Em vésperas de tomarem posse governo e Parlamento, depois de meses com a governação e o futuro do país congelados por trapalhadas acumuladas até à dissolução do Parlamento, continua a discutir-se tudo o que não importa. A exigência de ação e seriedade ao novo governo, mas também à futura composição parlamentar da qual dependerá a sua longevidade e capacidade para tomar medidas eficazes e absolutamente necessárias, são empenhadas em troca de fait divers como a lotaria dos futuros ministérios e a inclusão ou não dos liberais nas pastas. Os caminhos para resolver problemas que há muito se avolumam e pôr Portugal finalmente a crescer valem muito pouco face à ideia da frente unida com que a extrema-esquerda e o PAN ameaçam fazer abalar, com um total de 14 deputados, as fundações de um governo apoiado por 80 representantes numa Assembleia maioritariamente virada à direita e na qual até o PS admite viabilizar soluções urgentes para embaraços antigos.

Primeiro foi o festival à volta de como Augusto Santos Silva passou de presidente da Assembleia da República, o segundo lugar da nação, a professor universitário, após ser empurrado da eleição pelo mesmo Chega que hostilizou e desprezou como se não fizesse parte do Parlamento que lhe cabia liderar. Afinal, é o fim da carreira política ou o homem que desde 1995 se dedica a representar os socialistas, ora na Assembleia ora no governo, ainda tem caminho a fazer rumo a Belém? O tabu das Presidenciais – que só acontecem daqui a dois anos! – mantém o mundo a salivar.

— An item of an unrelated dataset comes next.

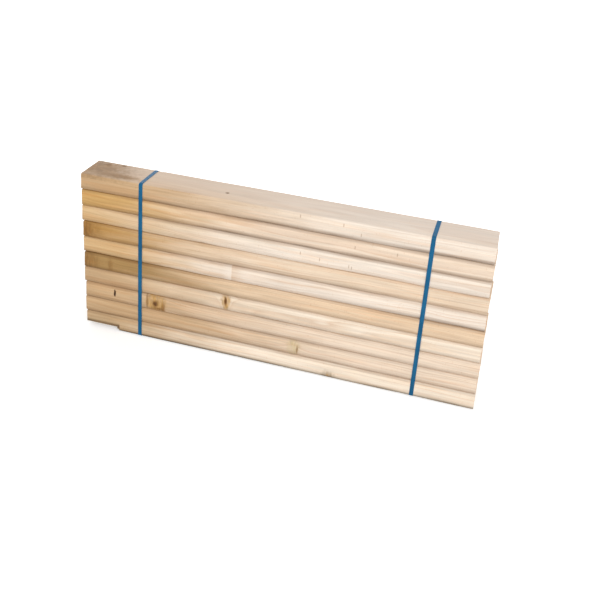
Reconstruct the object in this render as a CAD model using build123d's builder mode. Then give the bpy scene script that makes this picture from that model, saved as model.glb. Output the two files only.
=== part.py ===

Logo depois vieram as teorizações sobre que horários são adequados para a indigitação de um primeiro-ministro e as opiniões sobre a necessidade de manter o país acordado até tão tarde, só para Luís Montenegro chegar a Bruxelas com o título. Prolongar a contagem de votos, que devia estar despachada às 17.00, até às 23.57 é uma coisa, mas obrigar-nos a ficar a pé mais meia hora, não se faz… Além do que só pode ter sido um plano para estragar os planos a António Costa, que ainda podia ter-se apresentado como primeiro-ministro, não fora a pressa do sucessor. Uma falta de respeito.

Entretanto, ainda houve tempo para prolongar por todos os meios – incluindo um manifesto assinado por sete (sete!) sociais-democratas – a discussão alimentada há meses sobre o que significa o “não” de Montenegro: se é um “não” em pleno, inabalável, ou um “não” assim-assim. E também para continuar a buscar argumentos psicossomáticos para o esmagamento que o Chega conseguiu nas urnas, sentando 50 deputados na Assembleia no próprio ano em que se cumprem 50 anos do 25 de Abril, e vingar o resultado eleitoral com a consolação da “humilhação” de Ventura.

Pelo caminho, deita-se o barro à parede sobre com quem irá o governo minoritário contar para parcerias que lhe deem solidez – ainda que o novo primeiro-ministro esteja cansado de repetir que, como tantos outros fizeram antes, irá governar com a força que recebeu dos votos na coligação AD.

Que país vai encontrar e que reformas terá de liderar o novo governo para melhorar a vida dos portugueses e trazer eficácia ao Estado e aos serviços públicos que tanto se degradaram na última década? Sobre que problemas internos é preciso que o executivo se debruce já e como se poderá monitorizar e exigir resultados das políticas que pretendam criar soluções para a saúde, a educação a habitação, a fuga de talentos? Que peso terá na governação um contexto internacional marcado por instabilidade, incerteza, debilidade económica e reequilíbrios geopolíticos? O que está em causa nas Europeias que acontecem daqui a três meses?

Nada disto chega aos calcanhares do que há de excitante na trica política e nos jogos de sobrevivência partidária. Venha o futuro que nos estiver reservado, que por aqui já parece haver pouco quem se rale com a forma como ele se desenha. E se correr mal, podemos continuar a lamentar a sorte à mesa do café.